#### [Written problem]
Every line from the first one to the line containing "return HEAD_C[2] +" should be echoed exactly; leave out the rest.

--- start of Information provided ---

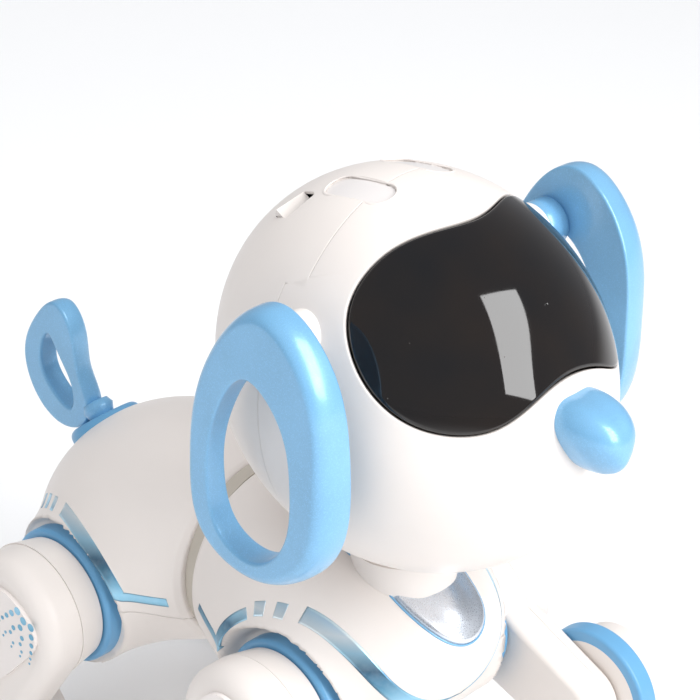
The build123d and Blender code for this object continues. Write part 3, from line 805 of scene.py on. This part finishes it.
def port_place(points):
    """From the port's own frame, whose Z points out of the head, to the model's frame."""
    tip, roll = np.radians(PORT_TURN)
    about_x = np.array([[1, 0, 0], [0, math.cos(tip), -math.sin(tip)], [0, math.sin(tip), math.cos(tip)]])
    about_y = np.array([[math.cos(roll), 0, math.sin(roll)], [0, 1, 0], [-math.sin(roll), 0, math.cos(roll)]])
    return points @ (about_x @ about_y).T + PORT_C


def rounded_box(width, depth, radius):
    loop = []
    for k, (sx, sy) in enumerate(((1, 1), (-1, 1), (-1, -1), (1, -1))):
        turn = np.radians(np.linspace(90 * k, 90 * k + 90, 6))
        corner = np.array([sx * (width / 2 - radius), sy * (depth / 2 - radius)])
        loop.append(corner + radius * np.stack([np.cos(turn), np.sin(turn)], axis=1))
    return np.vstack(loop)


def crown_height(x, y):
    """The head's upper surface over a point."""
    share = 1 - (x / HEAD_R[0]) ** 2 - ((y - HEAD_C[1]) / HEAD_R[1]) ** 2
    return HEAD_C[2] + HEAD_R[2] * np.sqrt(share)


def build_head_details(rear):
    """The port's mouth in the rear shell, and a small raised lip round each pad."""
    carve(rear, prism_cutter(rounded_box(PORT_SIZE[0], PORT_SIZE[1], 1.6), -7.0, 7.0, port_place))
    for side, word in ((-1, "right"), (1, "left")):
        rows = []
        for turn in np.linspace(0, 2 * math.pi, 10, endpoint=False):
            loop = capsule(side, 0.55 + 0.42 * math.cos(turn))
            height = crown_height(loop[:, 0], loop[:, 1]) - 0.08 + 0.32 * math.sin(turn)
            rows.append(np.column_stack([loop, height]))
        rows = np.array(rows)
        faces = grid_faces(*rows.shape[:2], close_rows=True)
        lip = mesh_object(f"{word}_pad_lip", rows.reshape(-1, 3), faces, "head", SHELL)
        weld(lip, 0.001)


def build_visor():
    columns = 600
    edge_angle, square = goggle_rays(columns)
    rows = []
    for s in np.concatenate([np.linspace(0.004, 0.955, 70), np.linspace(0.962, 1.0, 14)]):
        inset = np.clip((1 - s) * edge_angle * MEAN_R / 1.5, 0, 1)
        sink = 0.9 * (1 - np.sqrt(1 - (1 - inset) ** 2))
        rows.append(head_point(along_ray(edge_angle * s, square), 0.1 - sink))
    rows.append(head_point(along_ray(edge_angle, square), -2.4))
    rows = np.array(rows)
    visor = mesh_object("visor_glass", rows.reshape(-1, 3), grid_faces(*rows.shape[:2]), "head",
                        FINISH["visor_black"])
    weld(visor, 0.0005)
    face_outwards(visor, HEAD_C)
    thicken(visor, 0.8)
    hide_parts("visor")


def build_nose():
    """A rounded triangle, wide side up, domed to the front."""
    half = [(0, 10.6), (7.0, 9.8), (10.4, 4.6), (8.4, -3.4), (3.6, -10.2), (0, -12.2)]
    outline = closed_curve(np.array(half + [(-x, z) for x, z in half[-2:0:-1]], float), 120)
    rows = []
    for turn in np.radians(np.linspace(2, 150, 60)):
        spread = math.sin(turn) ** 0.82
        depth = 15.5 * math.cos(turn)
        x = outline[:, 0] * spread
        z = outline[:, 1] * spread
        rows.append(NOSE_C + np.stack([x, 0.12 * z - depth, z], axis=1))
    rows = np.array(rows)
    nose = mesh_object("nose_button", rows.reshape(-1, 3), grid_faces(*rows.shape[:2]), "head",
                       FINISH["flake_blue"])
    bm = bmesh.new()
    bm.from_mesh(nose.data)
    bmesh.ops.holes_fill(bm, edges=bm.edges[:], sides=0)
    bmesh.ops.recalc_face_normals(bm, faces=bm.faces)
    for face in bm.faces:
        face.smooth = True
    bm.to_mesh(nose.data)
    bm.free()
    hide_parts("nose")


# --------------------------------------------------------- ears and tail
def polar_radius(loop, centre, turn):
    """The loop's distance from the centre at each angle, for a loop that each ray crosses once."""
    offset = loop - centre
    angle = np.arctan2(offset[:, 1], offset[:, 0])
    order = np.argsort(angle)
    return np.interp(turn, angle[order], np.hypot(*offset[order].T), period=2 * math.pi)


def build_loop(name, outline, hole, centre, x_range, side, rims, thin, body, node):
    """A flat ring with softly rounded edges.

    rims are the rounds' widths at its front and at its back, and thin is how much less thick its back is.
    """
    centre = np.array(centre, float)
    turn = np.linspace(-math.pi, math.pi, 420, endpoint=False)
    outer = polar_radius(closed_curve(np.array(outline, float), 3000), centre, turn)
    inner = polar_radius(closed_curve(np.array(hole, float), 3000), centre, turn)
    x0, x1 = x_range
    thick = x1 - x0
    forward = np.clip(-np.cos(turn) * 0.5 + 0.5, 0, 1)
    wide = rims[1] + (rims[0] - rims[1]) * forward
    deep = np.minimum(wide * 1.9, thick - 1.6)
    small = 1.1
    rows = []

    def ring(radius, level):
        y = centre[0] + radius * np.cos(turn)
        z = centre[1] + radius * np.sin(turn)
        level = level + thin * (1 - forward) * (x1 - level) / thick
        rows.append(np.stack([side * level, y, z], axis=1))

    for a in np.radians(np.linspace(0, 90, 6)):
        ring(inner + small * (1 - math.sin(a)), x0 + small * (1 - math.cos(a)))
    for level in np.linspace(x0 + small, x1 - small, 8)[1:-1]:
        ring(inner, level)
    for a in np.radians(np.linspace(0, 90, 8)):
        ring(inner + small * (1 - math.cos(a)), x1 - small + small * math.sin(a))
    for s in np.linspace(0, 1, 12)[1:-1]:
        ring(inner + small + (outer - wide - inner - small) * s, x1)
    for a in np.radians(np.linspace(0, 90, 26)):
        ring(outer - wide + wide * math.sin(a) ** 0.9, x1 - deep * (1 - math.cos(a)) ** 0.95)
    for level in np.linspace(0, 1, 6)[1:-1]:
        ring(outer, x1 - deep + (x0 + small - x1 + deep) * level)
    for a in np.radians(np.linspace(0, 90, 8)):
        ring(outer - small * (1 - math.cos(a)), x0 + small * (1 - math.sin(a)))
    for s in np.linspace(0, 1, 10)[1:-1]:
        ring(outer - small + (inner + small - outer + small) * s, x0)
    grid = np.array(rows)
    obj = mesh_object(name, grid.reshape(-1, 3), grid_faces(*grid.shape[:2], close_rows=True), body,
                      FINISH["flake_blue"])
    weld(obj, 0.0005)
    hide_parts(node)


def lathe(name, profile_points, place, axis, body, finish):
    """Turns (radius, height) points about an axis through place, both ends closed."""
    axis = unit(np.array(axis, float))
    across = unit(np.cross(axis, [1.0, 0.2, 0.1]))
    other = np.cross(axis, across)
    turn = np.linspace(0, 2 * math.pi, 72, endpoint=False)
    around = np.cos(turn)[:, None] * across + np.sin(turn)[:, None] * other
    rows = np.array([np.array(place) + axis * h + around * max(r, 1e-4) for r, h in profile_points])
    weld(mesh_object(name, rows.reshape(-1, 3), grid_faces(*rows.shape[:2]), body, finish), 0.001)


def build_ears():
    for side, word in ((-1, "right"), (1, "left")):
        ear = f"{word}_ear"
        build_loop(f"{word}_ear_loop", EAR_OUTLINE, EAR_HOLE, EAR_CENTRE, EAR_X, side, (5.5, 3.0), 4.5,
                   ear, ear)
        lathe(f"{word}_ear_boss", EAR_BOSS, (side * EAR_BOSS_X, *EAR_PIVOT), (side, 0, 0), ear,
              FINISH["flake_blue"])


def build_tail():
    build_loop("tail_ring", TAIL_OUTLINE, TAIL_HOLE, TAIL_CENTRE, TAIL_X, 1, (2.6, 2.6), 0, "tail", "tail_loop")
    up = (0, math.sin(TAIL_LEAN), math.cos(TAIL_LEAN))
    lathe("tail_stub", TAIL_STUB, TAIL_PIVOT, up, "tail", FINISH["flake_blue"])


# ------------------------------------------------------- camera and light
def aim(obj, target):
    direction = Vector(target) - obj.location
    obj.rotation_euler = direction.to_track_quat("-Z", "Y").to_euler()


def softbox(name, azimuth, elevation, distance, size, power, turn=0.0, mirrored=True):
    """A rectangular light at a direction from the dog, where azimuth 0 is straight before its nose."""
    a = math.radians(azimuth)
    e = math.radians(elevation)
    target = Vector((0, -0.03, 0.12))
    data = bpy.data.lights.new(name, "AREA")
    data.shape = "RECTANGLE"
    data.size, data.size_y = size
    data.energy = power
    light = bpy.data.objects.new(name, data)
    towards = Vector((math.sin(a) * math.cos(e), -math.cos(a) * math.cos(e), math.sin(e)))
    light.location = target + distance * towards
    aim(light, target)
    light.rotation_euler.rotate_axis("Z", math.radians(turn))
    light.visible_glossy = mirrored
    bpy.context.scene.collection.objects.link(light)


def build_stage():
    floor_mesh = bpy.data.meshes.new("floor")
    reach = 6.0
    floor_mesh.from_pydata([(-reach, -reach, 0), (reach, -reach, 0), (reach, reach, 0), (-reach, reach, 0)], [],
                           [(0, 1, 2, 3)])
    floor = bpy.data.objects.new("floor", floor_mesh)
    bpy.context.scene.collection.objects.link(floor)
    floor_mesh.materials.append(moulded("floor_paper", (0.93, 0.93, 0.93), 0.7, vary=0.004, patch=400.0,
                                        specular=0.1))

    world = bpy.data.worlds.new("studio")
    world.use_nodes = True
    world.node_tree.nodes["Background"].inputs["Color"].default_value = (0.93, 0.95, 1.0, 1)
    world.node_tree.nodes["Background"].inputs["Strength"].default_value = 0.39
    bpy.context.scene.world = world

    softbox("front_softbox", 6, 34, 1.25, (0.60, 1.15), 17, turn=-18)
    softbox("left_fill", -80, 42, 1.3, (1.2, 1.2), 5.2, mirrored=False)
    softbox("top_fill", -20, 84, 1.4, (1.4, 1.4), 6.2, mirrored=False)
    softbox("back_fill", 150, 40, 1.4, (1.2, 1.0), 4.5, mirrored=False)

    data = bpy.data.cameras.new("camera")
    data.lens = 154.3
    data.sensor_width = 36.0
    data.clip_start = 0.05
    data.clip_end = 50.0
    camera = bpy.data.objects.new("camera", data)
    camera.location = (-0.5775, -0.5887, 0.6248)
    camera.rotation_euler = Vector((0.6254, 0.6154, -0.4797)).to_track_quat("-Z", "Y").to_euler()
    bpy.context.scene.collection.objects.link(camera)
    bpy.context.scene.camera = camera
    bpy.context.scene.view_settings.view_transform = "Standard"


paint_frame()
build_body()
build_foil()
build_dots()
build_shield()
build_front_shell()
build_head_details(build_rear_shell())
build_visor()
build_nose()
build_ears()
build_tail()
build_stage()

--- end of Information provided ---

#### [Full answer]
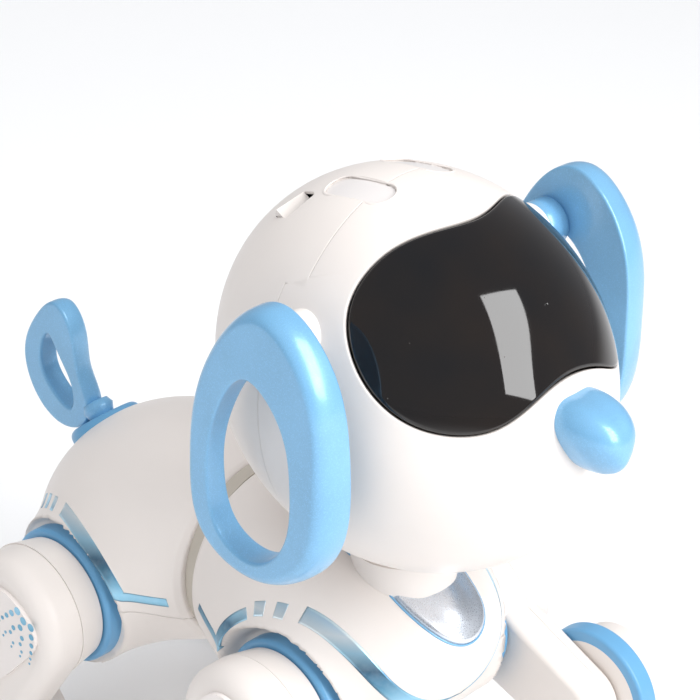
The build123d and Blender code for this object continues. Write part 3, from line 805 of scene.py on. This part finishes it.
def port_place(points):
    """From the port's own frame, whose Z points out of the head, to the model's frame."""
    tip, roll = np.radians(PORT_TURN)
    about_x = np.array([[1, 0, 0], [0, math.cos(tip), -math.sin(tip)], [0, math.sin(tip), math.cos(tip)]])
    about_y = np.array([[math.cos(roll), 0, math.sin(roll)], [0, 1, 0], [-math.sin(roll), 0, math.cos(roll)]])
    return points @ (about_x @ about_y).T + PORT_C


def rounded_box(width, depth, radius):
    loop = []
    for k, (sx, sy) in enumerate(((1, 1), (-1, 1), (-1, -1), (1, -1))):
        turn = np.radians(np.linspace(90 * k, 90 * k + 90, 6))
        corner = np.array([sx * (width / 2 - radius), sy * (depth / 2 - radius)])
        loop.append(corner + radius * np.stack([np.cos(turn), np.sin(turn)], axis=1))
    return np.vstack(loop)


def crown_height(x, y):
    """The head's upper surface over a point."""
    share = 1 - (x / HEAD_R[0]) ** 2 - ((y - HEAD_C[1]) / HEAD_R[1]) ** 2
    return HEAD_C[2] + HEAD_R[2] * np.sqrt(share)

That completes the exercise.